As we sat down, I resolved to concentrate.  I berated myself… this was someone’s funeral.  Someone who may (or may not) have been dearly loved.  It wasn’t yet clear.  I focused on the photograph on the front of the order of service.  It was of a smiling woman with dark wavy hair.  Dyed?  Shirley Ann. My age. 

As I tuned in once more to the Reverend Susan, I was disappointed that there was still no sign of Shirley: her life; her legacy, her hopes and dreams…

Absent-mindedly, I picked up a book from the shelf in front of me: ‘Funeral Services of the Christian Churches in England – New Edition’.

We were standing again – The King of Love my Shepherd Is.  As we sang, I wondered whether the line ‘Perverse and foolish oft I strayed’ applied to Shirley.  And what on earth is ‘unction grace’?

I felt sad as I left the mourners standing around in the drizzle staring at their flowers.  Perhaps Shirley was a private person and this had been the perfect send-off for her: godly words of comfort for her family and friends chosen by the Reverend Susan.  To my shame, I had hardly listened to a single word.

I rummaged in my handbag to find my car keys and I felt something that shouldn’t have been there.  A book.   

I put the heating on when I got home (heavens above, is it really June?).  I read the book of Christian funeral services from cover to cover.  Well, almost: I skimmed some of the prayers and the selection of 44 hymns at the back.  I looked in vain for two of my favourites, ‘I Vow to Thee My Country’ and ‘Onward Christian Soldiers’. 

Although I continued to feel despondent that no-one had wanted (or been able) to share a little about Shirley’s life, I concluded that there are some lovely readings in the book of funeral services. 

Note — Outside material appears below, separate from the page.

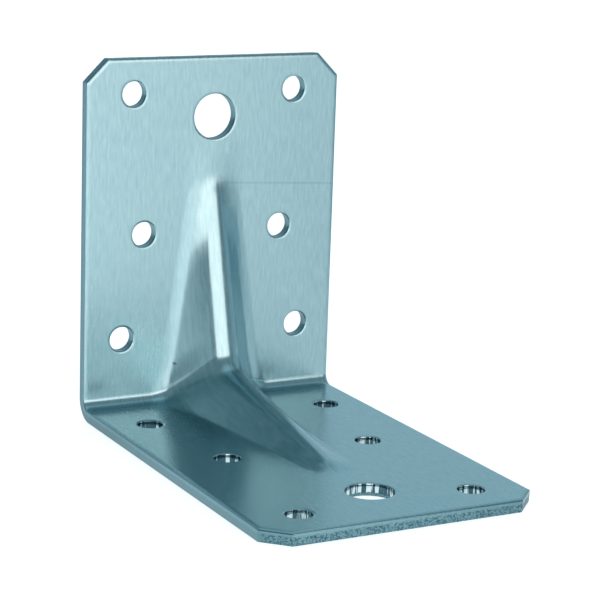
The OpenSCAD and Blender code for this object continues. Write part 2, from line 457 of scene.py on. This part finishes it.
def divide_outline(piece):
    """Divides the outline's long edges into even steps."""
    while True:
        mesh = piece.data
        corners = mesh.vertices
        open_edges = {}
        for face in mesh.polygons:
            for key in face.edge_keys:
                open_edges[key] = open_edges.get(key, 0) + 1
        lengths = {edge.index: (corners[edge.vertices[0]].co - corners[edge.vertices[1]].co).length
                   for edge in mesh.edges if open_edges[edge.key] == 1}
        longest = max(lengths, key=lengths.get)
        if lengths[longest] < 2 * EDGE_STEP:
            return
        edit(piece, "EDGE", lambda edge: edge.index == longest, bpy.ops.mesh.subdivide,
             number_cuts=round(lengths[longest] / EDGE_STEP) - 1)


def thicken(piece):
    """Gives the sheet its thickness, and lays its flat backs on their planes."""
    finish_modifier(piece, "SOLIDIFY", thickness=SHEET_T, offset=-1, use_even_offset=True,
                    use_quality_normals=True)
    for vertex in piece.data.vertices:
        if abs(vertex.co.y) < ON_BACK:
            vertex.co.y = 0
        if abs(vertex.co.z) < ON_BACK:
            vertex.co.z = 0


def shape_outline(piece):
    """Divides the cut edge through its thickness and gives it its rolled, sheared and torn rows."""
    rows = edge_rows(OUTLINE_ROLL)
    corners = piece.data.vertices

    def crosses(edge):
        a, b = (corners[i].co for i in edge.vertices)
        return outward(a).length > 0 and abs(through(a)[0] - through(b)[0]) > SHEET_T / 2

    edit(piece, "EDGE", crosses, bpy.ops.mesh.subdivide, number_cuts=len(rows) - 2)
    for vertex in piece.data.vertices:
        way = outward(vertex.co)
        if way.length:
            depth, inward = through(vertex.co)
            new_depth, set_back = rows[round(depth / SHEET_T * (len(rows) - 1))]
            place = vertex.co + inward * (new_depth - depth)
            vertex.co = place - way * (set_back + abs(torn(place, new_depth)))


def holes():
    """Centre on the sheet's inner face, axis out of that face and radius of each hole."""
    found = []
    for mount in frame["record"]["mounts"]:
        axis = Vector(mount["axis"])
        middle = Vector(mount["pos_m"]) + axis * SHEET_T / 2
        dims = mount["dims"]
        if mount["kind"] == "bore":
            found.append((middle, axis, dims["r_mm"] * MM))
        if mount["kind"] == "bolt_pattern":
            for side in (-0.5, 0.5):
                away = Vector((side * dims["spacing_x_mm"] * MM, 0, 0))
                found.append((middle + away, axis, dims["hole_r_mm"] * MM))
    return found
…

I wondered whether these were amongst the words chosen by Reverend Susan: ‘Eternal God…We thank you for Shirley, for the years you gave her and the years we shared with her…’  I hoped they were.  I am determined to listen properly next time.  And there has to be a next time fairly soon – this perverse and foolish woman has stolen goods to return.


© Lyra Mollington 2012


  1. Charles

    Dear Lyra, never foolish and perverse, though perhaps on this occasion a bit naughty. You’d always be welcome at one of “my” two local crems, though I hope you wouldn’t be offended if I asked the attendants to tidy a few things out of temptation’s path…
    Lovely readings certainly – if the Devil has all the good tunes (until the Sally Ann got going) and Milton was of the devil’s part without knowing it, as Blake said, then I have to admit, in balance, that God has the best funeral words of a certain sort, and we flail around looking for things to say that truly resonate. But – we do tend to say something about the person we’re all there for. Surely the Rev Susan could have knitted a few words about Shirley in with the burial service?

  2. Charles
    Richard Rawlinson

    Hi Lyra, we’re glad you’re ‘addicted’ to being a mystery mourner. GFG is ‘addictive’ for a few of us, whether scribes or readers, and I’ve certainly lodged Friday in my mental diary as the day of Lyra’s latest installment.

  3. Charles

    Wholly agree with you, Richard. A Friday without Mrs Mollington’s latest would be like a summer without sun. How lucky we are.

  4. Charles

    Gloria: quite right – keep me away from your valuables!
    Phoebe: it did seem a shame not to dedicate some words to Shirley. However some people don’t want a eulogy. Mr M says he’s not worried about the words as long as there’s lots of loud sobbing. I think he was joking.
    Thank you Richard and Charles – your kind comments are spurring me on to continue my ramblings (as someone once called them).

  5. Charles

    Lyra thank you for taking the time to go to funerals AND to write about them so lucidly for our delectation and delight. I wonder if others nick the odd hymnal or two either on purpose or inadvertently ? I have a hymn book purloined from my old Grammar School- the sight of which still makes me feel weak with fear at the possibility of being summoned to the headmistress’s office. Perhaps I’ll return it anonymously, I’m fairly sure they’ll be using the same one, even after 40 years.